*TASK TO COMPLETE:* Which lines of the records contain "this"? Collect every one of them.

************

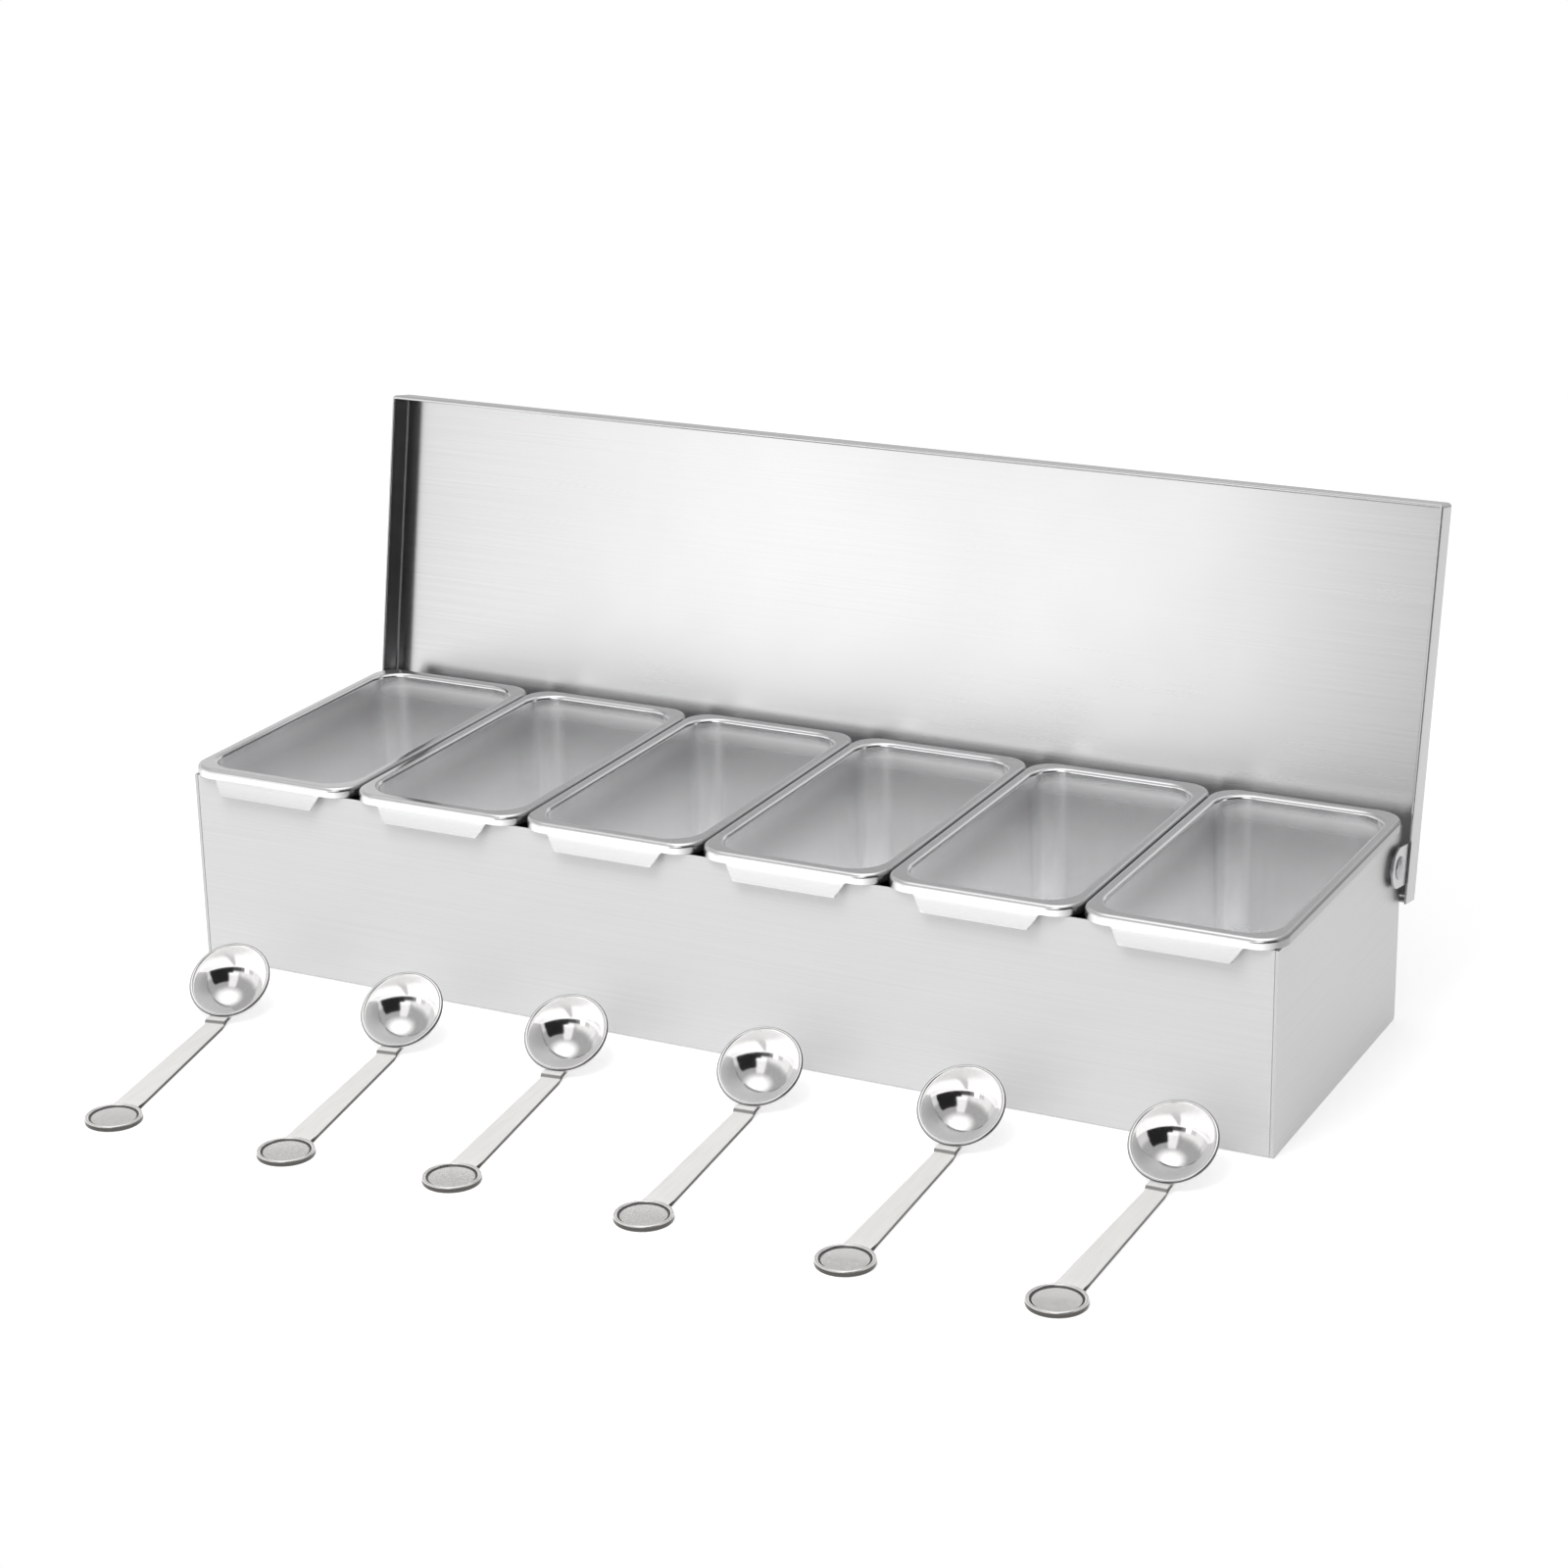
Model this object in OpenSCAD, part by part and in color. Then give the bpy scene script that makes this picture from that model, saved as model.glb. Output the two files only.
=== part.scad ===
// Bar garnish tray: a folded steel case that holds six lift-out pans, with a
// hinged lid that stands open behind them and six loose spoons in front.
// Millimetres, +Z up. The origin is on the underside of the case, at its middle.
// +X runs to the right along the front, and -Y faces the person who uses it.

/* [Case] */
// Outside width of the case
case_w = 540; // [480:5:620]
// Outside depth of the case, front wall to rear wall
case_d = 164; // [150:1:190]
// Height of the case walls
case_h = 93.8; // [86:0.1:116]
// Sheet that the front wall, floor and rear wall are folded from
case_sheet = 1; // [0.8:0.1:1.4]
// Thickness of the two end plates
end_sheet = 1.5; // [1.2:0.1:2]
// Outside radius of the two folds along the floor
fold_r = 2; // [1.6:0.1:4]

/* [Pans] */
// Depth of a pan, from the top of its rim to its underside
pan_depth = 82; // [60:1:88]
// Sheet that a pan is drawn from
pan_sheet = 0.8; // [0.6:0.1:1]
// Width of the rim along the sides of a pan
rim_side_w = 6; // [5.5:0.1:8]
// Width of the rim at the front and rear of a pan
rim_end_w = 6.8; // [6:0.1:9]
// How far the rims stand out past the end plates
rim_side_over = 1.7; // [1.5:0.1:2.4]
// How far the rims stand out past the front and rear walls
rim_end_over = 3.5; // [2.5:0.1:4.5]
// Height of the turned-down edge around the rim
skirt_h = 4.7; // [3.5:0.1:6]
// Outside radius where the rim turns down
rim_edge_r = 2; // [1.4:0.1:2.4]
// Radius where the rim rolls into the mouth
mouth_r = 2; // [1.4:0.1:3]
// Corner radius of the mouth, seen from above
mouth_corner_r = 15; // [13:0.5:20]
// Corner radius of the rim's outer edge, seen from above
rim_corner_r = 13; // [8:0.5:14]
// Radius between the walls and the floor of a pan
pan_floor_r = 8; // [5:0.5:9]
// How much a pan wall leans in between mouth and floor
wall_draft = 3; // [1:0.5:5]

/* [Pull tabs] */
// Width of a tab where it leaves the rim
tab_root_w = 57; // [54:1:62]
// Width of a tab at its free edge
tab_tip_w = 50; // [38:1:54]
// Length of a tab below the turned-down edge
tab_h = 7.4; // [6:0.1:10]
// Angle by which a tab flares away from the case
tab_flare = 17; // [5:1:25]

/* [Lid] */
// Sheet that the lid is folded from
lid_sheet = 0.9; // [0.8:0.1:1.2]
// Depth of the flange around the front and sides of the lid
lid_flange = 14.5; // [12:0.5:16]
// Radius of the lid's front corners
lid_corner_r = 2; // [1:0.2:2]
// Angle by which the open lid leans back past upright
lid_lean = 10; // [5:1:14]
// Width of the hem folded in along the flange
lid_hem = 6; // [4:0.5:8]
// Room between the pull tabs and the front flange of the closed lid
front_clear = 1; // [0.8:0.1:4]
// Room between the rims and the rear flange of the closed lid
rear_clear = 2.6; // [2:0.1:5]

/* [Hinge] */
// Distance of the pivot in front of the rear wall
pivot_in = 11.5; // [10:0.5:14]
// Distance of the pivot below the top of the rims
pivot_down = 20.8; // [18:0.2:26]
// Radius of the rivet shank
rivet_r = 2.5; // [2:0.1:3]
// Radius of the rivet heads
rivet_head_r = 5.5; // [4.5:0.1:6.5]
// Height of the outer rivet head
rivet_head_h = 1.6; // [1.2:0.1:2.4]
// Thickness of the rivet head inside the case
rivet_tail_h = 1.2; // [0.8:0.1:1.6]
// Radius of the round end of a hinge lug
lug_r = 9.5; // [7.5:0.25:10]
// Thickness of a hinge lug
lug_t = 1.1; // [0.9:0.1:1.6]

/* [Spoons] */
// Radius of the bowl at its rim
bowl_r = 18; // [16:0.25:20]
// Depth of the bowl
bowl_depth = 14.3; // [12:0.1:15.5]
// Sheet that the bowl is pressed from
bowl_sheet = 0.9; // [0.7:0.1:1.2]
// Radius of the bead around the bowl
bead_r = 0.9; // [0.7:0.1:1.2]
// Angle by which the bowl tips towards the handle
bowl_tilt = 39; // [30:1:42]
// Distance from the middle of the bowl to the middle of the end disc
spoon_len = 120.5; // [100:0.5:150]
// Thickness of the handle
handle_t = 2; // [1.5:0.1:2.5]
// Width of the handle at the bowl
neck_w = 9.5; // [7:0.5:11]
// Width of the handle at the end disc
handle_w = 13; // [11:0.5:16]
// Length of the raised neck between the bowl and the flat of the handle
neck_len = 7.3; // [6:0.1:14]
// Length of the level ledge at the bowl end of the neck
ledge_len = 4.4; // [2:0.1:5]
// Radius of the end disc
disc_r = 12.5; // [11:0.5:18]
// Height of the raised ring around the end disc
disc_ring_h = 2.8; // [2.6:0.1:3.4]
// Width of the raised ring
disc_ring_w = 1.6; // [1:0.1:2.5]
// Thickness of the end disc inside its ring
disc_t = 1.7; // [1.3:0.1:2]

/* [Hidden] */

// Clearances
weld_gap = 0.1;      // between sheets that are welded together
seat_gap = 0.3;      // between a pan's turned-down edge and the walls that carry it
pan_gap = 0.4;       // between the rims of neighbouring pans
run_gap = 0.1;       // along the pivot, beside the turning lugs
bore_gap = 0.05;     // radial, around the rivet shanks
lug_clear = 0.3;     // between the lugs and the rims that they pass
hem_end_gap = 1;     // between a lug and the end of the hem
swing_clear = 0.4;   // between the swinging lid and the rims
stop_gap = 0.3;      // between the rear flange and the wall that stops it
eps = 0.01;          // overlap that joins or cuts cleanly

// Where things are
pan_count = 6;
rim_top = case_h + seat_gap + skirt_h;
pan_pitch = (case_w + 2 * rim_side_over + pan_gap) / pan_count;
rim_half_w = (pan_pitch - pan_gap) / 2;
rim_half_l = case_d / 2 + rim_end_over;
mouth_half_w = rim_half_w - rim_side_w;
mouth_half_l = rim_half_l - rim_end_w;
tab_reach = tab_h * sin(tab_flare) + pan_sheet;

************

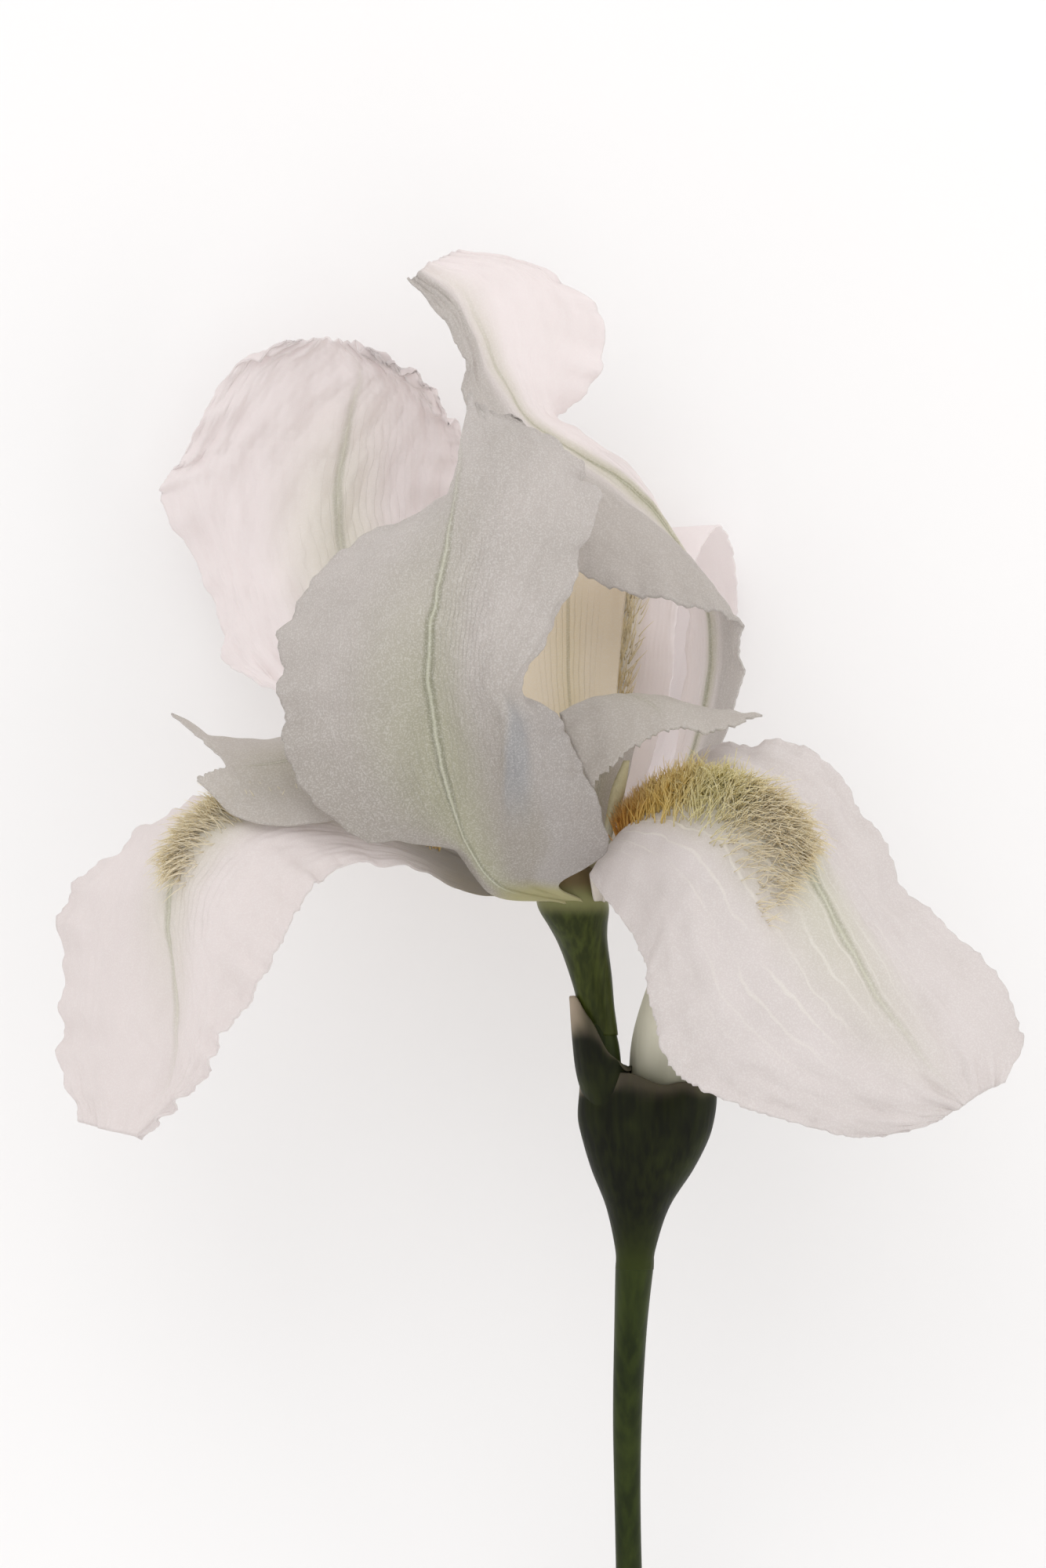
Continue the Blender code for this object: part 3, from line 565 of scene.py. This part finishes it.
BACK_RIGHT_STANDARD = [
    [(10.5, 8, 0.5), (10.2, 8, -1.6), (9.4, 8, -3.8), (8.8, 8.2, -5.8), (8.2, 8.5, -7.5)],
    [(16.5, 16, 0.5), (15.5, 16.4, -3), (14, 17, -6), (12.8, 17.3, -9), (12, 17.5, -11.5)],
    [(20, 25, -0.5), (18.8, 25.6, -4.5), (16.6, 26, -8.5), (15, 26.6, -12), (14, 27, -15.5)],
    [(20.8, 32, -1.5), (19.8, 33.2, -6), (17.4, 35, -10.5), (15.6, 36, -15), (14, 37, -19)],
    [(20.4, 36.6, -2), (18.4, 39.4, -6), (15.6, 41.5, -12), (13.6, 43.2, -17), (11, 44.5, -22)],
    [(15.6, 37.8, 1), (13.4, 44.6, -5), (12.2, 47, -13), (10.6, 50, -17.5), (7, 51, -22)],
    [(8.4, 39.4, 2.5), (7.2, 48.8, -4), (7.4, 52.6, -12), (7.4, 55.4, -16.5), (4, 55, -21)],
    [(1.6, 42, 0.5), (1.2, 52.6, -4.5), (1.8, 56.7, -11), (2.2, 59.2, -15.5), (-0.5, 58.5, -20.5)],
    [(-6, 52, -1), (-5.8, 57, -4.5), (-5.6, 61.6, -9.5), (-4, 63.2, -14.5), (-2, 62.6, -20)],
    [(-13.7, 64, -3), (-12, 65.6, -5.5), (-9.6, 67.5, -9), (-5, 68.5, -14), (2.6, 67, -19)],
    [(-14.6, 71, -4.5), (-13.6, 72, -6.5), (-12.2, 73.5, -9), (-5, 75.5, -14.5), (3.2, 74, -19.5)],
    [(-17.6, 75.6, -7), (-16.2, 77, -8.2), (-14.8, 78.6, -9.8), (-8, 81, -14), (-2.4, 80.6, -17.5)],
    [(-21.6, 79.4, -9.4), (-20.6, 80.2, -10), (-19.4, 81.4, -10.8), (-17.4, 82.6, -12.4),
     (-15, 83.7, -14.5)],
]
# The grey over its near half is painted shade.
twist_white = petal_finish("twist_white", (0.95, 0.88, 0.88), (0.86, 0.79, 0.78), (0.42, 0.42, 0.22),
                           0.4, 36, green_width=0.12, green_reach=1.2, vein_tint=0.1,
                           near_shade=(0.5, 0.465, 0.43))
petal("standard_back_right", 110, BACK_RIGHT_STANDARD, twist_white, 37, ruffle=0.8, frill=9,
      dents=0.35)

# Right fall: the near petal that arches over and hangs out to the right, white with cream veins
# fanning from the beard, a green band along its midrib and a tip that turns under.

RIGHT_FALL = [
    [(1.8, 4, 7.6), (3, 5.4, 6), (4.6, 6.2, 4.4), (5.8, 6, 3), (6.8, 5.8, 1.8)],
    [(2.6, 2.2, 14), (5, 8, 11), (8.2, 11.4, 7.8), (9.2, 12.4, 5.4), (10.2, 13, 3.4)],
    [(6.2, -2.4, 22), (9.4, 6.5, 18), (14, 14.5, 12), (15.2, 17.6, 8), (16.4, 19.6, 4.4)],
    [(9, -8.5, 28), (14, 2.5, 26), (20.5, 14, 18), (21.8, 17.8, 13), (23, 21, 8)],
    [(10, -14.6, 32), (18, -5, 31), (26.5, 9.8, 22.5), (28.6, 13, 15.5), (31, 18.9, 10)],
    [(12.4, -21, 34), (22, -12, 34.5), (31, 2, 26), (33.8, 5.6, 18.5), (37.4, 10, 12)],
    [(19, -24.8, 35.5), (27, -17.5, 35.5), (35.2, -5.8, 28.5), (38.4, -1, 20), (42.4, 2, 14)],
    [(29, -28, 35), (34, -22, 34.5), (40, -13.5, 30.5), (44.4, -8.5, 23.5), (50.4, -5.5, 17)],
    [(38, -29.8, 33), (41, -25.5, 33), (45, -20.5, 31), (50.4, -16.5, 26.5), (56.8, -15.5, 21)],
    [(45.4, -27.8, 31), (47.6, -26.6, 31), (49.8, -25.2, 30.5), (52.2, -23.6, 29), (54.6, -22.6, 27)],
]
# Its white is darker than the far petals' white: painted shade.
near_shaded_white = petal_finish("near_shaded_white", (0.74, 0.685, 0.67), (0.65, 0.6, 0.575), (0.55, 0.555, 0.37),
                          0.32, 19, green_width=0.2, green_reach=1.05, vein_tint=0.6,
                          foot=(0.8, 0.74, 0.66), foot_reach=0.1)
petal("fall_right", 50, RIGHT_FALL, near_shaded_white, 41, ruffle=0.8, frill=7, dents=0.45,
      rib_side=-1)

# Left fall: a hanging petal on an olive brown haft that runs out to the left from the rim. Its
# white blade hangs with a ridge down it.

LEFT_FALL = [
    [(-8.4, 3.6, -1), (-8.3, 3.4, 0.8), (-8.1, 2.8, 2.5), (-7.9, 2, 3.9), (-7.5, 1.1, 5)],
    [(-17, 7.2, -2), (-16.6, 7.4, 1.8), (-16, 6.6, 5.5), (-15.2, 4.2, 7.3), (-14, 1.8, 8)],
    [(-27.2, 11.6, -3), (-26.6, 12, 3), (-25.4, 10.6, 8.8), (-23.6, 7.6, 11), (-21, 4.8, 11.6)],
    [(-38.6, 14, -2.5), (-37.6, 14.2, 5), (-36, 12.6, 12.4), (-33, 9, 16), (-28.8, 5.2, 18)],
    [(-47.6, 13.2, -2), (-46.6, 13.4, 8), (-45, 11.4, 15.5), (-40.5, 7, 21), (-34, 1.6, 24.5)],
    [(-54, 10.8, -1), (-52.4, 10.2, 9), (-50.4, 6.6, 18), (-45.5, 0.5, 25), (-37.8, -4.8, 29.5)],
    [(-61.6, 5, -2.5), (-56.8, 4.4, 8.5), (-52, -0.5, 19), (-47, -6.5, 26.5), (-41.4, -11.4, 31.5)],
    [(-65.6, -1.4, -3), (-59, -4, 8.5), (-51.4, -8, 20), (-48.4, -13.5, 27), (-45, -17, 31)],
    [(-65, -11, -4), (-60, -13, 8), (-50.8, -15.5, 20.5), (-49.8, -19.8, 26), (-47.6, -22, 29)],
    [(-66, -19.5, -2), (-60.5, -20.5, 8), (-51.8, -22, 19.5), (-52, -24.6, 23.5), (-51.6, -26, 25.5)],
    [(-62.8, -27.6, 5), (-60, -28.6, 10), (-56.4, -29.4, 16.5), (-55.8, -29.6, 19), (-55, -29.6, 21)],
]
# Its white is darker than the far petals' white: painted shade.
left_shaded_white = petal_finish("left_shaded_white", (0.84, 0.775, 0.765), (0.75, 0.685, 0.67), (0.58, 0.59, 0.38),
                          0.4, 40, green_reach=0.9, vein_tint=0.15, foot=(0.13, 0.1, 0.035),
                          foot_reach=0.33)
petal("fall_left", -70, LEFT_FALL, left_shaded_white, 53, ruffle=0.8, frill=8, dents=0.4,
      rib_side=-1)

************

*COMPLETED EXERCISE:*
Model this object in OpenSCAD, part by part and in color. Then give the bpy scene script that makes this picture from that model, saved as model.glb. Output the two files only.
Continue the Blender code for this object: part 3, from line 565 of scene.py. This part finishes it.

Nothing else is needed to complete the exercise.